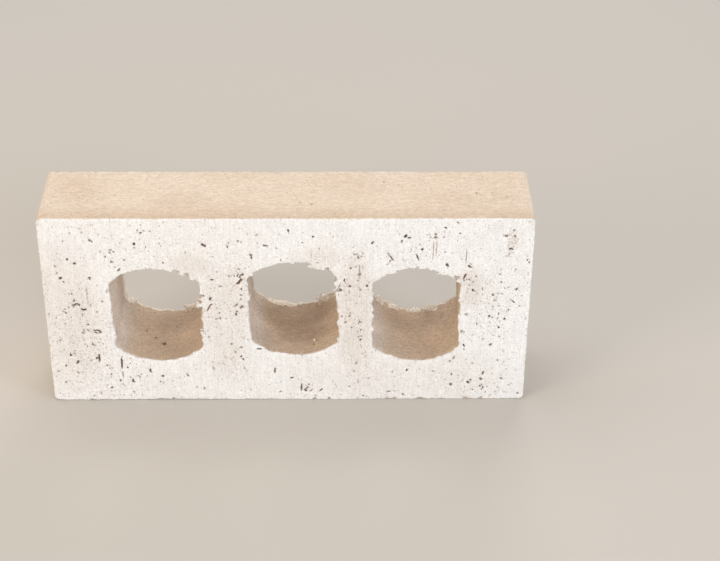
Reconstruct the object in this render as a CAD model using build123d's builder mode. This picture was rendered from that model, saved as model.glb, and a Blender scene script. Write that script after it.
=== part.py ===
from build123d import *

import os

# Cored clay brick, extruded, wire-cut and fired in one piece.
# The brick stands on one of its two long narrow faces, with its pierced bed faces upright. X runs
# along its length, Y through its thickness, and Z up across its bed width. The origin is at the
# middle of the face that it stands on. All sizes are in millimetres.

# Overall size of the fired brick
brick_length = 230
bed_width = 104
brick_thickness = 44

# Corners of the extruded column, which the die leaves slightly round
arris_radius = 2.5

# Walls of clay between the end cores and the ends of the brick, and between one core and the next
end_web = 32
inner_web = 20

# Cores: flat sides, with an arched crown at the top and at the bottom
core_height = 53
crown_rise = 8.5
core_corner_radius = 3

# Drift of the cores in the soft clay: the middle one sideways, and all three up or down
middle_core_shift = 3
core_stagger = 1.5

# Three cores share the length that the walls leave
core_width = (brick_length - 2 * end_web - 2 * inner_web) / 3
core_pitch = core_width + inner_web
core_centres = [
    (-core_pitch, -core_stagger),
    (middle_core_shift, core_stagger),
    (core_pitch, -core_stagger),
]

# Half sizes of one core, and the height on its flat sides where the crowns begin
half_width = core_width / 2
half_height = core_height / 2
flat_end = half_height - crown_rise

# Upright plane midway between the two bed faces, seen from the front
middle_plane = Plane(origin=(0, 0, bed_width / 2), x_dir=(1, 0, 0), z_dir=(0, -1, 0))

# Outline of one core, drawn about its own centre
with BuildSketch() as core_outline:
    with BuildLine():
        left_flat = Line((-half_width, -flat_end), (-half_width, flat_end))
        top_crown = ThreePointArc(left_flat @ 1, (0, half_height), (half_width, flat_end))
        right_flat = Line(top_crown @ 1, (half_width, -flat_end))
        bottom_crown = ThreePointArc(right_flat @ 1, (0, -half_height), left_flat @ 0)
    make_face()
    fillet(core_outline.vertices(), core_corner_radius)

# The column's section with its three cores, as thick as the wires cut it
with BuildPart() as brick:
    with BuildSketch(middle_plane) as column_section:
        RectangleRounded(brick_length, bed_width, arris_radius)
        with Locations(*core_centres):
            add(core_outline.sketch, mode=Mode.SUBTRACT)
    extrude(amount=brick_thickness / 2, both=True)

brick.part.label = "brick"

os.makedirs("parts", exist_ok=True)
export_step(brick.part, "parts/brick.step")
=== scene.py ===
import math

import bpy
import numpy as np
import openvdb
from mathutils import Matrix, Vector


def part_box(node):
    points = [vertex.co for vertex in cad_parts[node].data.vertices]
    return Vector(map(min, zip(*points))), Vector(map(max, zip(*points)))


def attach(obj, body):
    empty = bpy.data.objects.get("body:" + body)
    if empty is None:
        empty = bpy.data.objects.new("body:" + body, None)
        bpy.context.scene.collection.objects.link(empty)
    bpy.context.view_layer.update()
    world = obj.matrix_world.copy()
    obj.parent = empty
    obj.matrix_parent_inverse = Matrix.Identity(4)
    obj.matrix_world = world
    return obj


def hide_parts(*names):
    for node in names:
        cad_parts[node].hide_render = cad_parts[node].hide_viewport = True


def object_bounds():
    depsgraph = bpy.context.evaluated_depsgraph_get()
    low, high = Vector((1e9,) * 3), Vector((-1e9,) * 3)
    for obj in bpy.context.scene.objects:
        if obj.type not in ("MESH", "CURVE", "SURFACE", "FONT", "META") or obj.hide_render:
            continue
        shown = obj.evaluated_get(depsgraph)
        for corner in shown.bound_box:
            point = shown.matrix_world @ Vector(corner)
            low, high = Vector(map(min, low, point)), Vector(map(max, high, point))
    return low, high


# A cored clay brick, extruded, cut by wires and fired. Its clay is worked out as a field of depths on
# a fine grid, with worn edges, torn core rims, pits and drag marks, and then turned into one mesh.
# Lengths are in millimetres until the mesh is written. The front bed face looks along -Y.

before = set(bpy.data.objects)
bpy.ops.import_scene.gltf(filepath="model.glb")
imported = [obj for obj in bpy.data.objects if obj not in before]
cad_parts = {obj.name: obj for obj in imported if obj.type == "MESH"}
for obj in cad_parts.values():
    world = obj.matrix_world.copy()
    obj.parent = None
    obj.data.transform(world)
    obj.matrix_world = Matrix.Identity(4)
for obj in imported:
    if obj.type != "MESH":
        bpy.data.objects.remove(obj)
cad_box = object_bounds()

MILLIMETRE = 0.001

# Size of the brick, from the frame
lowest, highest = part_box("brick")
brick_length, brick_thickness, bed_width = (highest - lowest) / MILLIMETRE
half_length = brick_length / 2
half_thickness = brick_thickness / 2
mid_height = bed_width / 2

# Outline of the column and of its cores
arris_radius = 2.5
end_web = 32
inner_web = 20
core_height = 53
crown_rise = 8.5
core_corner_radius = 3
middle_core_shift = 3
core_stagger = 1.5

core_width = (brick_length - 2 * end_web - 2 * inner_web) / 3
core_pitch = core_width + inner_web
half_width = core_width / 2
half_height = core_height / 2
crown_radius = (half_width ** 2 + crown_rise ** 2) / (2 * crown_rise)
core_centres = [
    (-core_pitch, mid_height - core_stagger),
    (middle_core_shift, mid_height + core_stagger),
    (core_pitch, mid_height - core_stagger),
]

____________

(EXERCISE PROMPT):
Only the lines from the top of the data through the line that contains "flat_end = half_height - crown_rise" should be quoted, exactly as they stand.

(FULL OUTPUT):
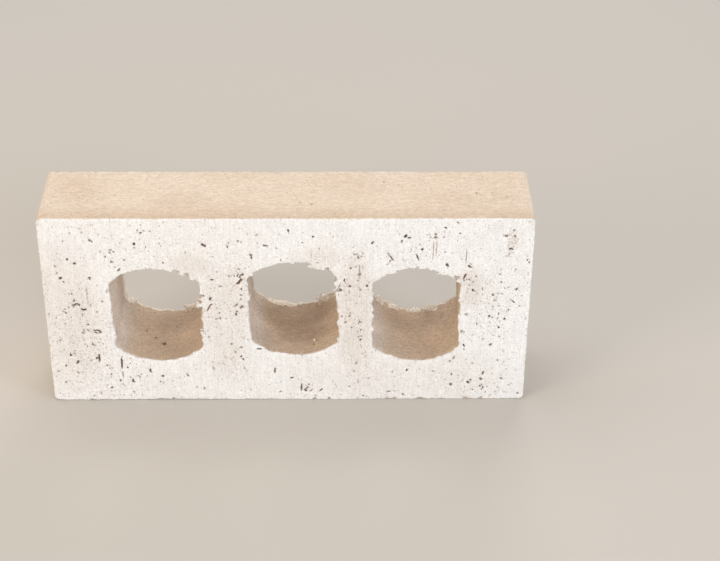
Reconstruct the object in this render as a CAD model using build123d's builder mode. This picture was rendered from that model, saved as model.glb, and a Blender scene script. Write that script after it.
=== part.py ===
from build123d import *

import os

# Cored clay brick, extruded, wire-cut and fired in one piece.
# The brick stands on one of its two long narrow faces, with its pierced bed faces upright. X runs
# along its length, Y through its thickness, and Z up across its bed width. The origin is at the
# middle of the face that it stands on. All sizes are in millimetres.

# Overall size of the fired brick
brick_length = 230
bed_width = 104
brick_thickness = 44

# Corners of the extruded column, which the die leaves slightly round
arris_radius = 2.5

# Walls of clay between the end cores and the ends of the brick, and between one core and the next
end_web = 32
inner_web = 20

# Cores: flat sides, with an arched crown at the top and at the bottom
core_height = 53
crown_rise = 8.5
core_corner_radius = 3

# Drift of the cores in the soft clay: the middle one sideways, and all three up or down
middle_core_shift = 3
core_stagger = 1.5

# Three cores share the length that the walls leave
core_width = (brick_length - 2 * end_web - 2 * inner_web) / 3
core_pitch = core_width + inner_web
core_centres = [
    (-core_pitch, -core_stagger),
    (middle_core_shift, core_stagger),
    (core_pitch, -core_stagger),
]

# Half sizes of one core, and the height on its flat sides where the crowns begin
half_width = core_width / 2
half_height = core_height / 2
flat_end = half_height - crown_rise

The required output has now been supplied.